▶ _PROBLEM STATEMENT_
Only the lines starting at the one with "file per piece" and ending at the one with "SEES_AS_FAR_AS = 500.0" should be copied, exactly and with both ends kept.

▶ _TASK DATA_
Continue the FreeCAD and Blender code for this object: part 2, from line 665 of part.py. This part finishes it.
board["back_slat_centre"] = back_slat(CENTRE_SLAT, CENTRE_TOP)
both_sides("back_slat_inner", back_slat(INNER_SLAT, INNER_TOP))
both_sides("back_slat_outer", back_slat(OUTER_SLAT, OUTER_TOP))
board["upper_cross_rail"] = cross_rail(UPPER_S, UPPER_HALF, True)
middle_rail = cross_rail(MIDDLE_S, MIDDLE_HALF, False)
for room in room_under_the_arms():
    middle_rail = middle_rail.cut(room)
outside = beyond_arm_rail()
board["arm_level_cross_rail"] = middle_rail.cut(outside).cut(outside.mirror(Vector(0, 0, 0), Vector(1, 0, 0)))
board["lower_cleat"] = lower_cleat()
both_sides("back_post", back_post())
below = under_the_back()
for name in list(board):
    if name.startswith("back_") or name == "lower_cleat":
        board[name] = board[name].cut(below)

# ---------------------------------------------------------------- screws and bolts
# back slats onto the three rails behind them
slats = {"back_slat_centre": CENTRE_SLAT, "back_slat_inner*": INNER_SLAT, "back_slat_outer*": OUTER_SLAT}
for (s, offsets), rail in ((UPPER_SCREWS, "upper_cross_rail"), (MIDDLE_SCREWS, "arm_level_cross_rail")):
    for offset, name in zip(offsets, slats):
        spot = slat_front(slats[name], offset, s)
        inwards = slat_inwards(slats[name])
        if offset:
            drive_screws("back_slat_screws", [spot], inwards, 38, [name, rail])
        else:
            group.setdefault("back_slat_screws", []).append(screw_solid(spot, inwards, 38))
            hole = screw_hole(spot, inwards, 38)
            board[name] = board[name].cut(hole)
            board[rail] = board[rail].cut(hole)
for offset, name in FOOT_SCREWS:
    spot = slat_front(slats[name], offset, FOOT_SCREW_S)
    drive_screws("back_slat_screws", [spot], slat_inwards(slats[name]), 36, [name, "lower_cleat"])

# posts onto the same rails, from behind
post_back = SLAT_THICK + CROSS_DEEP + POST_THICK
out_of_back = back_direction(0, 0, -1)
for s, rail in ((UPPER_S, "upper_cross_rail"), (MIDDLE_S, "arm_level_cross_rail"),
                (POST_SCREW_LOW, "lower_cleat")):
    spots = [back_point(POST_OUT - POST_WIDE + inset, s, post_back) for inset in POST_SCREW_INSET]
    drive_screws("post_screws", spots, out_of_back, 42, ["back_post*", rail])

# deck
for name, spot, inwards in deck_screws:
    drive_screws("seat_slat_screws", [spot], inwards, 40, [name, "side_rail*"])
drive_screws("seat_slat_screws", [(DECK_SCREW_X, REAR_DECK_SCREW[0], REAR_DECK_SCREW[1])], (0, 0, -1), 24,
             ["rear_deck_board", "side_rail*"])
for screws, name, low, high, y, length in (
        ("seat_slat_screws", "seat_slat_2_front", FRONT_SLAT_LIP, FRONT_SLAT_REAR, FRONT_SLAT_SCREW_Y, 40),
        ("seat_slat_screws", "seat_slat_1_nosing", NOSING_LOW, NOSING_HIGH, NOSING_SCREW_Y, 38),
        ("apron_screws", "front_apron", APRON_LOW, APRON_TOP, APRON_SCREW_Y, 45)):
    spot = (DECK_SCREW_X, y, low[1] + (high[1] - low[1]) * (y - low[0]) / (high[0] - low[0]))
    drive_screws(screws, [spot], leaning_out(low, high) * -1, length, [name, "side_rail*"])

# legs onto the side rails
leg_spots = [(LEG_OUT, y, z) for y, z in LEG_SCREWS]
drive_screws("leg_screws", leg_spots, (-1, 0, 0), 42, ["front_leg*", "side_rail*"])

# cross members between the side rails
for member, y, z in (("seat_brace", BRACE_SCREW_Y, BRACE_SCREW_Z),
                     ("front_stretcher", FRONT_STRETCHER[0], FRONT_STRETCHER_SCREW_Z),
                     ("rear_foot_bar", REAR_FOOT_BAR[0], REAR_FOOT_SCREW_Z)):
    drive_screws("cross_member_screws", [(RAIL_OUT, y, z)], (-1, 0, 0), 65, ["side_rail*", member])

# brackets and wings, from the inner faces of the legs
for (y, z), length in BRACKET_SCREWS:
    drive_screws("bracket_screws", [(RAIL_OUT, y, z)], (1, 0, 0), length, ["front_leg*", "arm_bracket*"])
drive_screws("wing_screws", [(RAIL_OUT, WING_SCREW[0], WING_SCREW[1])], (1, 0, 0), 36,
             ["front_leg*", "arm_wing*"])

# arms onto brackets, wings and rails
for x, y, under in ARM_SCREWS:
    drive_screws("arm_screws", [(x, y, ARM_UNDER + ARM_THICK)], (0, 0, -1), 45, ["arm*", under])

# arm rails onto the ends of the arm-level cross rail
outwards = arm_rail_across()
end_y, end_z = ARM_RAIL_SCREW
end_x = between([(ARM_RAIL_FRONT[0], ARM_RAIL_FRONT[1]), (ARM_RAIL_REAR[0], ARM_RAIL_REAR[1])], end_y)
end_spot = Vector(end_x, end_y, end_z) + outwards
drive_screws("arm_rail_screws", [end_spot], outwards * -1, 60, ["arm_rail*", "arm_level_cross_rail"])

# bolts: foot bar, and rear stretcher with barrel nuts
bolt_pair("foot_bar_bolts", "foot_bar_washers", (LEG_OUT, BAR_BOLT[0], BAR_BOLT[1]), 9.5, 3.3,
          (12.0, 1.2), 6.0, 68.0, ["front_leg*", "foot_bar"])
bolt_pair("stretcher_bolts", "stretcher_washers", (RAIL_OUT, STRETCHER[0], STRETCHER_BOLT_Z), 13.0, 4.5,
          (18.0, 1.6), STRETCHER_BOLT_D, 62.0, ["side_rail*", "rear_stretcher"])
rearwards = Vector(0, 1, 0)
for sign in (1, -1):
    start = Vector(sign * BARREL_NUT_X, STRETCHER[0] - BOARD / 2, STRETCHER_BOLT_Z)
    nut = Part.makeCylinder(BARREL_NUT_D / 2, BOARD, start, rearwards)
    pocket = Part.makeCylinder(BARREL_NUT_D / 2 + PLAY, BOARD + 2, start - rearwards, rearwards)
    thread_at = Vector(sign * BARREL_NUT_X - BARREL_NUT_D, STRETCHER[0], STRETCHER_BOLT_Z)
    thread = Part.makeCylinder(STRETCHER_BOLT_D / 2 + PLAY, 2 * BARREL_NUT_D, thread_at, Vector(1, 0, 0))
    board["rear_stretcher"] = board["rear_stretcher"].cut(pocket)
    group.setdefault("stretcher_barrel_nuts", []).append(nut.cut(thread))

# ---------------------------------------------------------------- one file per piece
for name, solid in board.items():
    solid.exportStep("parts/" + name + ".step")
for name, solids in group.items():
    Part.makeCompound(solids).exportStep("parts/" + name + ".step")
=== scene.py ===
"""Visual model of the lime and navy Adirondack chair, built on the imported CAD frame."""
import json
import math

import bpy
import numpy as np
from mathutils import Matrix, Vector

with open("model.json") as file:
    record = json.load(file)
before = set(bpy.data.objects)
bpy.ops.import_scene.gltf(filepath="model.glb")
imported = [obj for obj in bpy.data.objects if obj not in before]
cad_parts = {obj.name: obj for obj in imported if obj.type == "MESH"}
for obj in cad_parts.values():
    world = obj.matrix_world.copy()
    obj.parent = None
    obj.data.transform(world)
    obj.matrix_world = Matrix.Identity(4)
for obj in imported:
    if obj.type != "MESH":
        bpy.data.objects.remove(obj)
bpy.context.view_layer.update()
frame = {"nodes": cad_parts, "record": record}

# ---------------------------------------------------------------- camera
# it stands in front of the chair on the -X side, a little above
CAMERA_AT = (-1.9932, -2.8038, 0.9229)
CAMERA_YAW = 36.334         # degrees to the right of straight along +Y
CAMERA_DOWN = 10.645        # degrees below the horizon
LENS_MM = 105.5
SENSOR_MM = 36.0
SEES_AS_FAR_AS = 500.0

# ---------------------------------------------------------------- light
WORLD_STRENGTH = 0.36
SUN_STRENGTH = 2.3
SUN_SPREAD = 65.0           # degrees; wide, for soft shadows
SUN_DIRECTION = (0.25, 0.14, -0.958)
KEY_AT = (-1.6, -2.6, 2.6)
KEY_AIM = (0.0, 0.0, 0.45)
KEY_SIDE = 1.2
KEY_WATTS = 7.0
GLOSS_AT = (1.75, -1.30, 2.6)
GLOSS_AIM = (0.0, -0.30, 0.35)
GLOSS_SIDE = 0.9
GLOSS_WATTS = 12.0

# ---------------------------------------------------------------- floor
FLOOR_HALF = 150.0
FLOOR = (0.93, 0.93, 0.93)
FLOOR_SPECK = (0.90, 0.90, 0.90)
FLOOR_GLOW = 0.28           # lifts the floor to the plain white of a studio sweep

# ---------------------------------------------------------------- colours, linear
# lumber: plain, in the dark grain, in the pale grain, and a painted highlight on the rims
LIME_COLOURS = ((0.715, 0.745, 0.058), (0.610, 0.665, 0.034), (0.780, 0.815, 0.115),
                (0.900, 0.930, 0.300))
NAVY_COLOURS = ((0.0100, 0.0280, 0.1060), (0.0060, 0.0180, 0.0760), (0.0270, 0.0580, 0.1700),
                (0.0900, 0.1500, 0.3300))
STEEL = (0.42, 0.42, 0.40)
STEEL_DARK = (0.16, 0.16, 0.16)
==
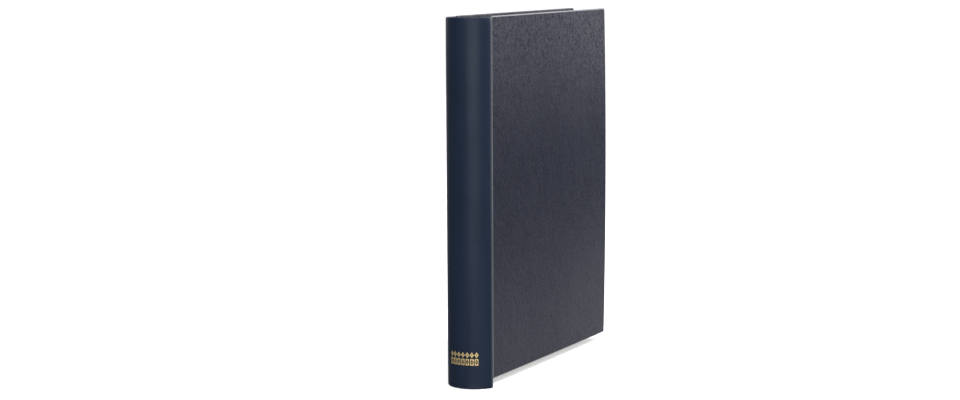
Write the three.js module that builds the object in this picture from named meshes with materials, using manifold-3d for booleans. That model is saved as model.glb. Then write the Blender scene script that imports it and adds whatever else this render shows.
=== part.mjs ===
---
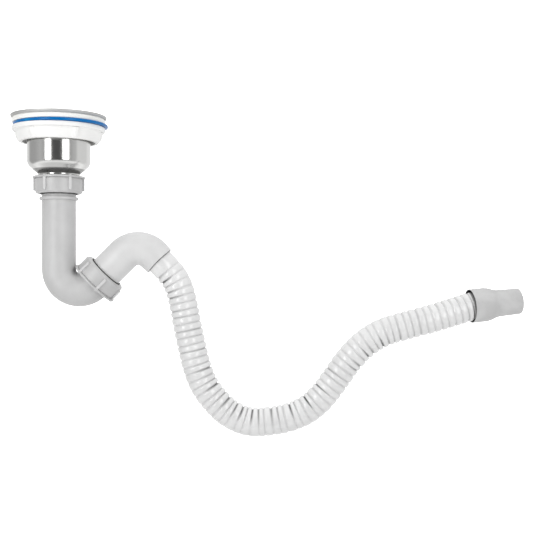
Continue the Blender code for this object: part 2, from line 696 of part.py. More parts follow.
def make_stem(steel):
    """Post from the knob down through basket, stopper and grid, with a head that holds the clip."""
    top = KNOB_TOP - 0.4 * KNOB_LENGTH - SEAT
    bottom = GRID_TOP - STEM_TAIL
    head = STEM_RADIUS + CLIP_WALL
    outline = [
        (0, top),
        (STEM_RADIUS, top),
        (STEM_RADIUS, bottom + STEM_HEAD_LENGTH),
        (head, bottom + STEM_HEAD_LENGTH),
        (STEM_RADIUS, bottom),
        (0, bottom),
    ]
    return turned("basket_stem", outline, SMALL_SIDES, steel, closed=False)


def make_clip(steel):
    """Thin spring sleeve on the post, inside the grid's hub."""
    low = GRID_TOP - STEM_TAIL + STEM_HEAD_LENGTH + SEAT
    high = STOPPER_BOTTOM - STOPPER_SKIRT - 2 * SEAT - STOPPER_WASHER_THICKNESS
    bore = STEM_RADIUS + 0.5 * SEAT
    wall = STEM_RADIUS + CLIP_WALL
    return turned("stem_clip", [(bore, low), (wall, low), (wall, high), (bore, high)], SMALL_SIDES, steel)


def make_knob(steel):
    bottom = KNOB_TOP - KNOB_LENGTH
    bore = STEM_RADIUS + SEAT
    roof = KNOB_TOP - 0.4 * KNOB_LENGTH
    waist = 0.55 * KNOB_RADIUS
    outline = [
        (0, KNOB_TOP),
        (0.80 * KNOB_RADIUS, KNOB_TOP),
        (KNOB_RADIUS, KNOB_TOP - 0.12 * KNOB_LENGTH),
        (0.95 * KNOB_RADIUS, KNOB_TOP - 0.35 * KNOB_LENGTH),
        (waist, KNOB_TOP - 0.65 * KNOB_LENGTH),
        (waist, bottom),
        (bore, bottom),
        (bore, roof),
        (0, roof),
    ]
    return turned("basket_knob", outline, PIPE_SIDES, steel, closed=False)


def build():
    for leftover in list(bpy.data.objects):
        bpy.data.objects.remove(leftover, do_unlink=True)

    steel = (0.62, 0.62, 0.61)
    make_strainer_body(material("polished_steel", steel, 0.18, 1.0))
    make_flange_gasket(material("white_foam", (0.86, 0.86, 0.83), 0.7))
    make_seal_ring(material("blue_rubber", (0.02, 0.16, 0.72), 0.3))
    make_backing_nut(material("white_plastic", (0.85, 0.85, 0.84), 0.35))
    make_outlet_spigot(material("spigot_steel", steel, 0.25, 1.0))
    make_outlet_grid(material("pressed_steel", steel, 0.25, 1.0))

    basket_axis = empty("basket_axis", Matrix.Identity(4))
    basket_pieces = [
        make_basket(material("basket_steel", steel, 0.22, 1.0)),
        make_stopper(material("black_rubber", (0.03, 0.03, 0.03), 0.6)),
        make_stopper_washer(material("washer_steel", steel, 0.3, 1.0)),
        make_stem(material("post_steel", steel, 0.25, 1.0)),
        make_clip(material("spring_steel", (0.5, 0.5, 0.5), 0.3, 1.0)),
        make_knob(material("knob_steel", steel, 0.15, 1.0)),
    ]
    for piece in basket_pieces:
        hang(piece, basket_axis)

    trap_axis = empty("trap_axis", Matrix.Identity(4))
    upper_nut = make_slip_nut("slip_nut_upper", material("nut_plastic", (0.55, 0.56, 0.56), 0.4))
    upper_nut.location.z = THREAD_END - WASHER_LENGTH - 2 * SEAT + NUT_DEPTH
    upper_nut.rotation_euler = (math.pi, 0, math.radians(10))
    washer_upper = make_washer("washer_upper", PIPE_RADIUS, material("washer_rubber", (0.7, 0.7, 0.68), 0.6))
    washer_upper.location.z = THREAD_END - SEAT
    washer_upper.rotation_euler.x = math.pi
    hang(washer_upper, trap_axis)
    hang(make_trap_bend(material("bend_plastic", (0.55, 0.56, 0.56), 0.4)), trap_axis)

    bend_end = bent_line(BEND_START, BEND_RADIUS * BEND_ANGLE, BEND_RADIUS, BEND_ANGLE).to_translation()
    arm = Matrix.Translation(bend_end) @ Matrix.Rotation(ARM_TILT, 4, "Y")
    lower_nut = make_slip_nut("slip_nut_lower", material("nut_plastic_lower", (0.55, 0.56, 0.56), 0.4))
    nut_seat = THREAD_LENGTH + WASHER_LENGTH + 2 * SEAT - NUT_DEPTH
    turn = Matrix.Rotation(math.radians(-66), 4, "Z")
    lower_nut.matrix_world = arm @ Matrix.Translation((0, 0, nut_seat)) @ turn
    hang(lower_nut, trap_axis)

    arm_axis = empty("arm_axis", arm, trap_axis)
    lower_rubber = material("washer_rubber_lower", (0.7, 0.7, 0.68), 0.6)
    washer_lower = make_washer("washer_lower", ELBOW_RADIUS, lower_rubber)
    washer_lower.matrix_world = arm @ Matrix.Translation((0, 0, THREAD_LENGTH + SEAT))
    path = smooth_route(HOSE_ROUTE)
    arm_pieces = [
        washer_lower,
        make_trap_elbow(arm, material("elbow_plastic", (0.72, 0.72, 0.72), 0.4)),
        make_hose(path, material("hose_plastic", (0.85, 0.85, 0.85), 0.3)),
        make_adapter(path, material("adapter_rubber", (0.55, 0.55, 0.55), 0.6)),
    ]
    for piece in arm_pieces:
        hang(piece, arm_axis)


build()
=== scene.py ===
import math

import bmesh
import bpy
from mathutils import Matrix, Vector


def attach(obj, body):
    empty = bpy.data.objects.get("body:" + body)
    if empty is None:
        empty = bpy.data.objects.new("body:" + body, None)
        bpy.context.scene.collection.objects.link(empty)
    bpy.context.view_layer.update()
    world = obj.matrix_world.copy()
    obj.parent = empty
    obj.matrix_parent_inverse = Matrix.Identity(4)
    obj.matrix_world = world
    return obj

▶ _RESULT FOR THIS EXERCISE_
# ---------------------------------------------------------------- one file per piece
for name, solid in board.items():
    solid.exportStep("parts/" + name + ".step")
for name, solids in group.items():
    Part.makeCompound(solids).exportStep("parts/" + name + ".step")
=== scene.py ===
"""Visual model of the lime and navy Adirondack chair, built on the imported CAD frame."""
import json
import math

import bpy
import numpy as np
from mathutils import Matrix, Vector

with open("model.json") as file:
    record = json.load(file)
before = set(bpy.data.objects)
bpy.ops.import_scene.gltf(filepath="model.glb")
imported = [obj for obj in bpy.data.objects if obj not in before]
cad_parts = {obj.name: obj for obj in imported if obj.type == "MESH"}
for obj in cad_parts.values():
    world = obj.matrix_world.copy()
    obj.parent = None
    obj.data.transform(world)
    obj.matrix_world = Matrix.Identity(4)
for obj in imported:
    if obj.type != "MESH":
        bpy.data.objects.remove(obj)
bpy.context.view_layer.update()
frame = {"nodes": cad_parts, "record": record}

# ---------------------------------------------------------------- camera
# it stands in front of the chair on the -X side, a little above
CAMERA_AT = (-1.9932, -2.8038, 0.9229)
CAMERA_YAW = 36.334         # degrees to the right of straight along +Y
CAMERA_DOWN = 10.645        # degrees below the horizon
LENS_MM = 105.5
SENSOR_MM = 36.0
SEES_AS_FAR_AS = 500.0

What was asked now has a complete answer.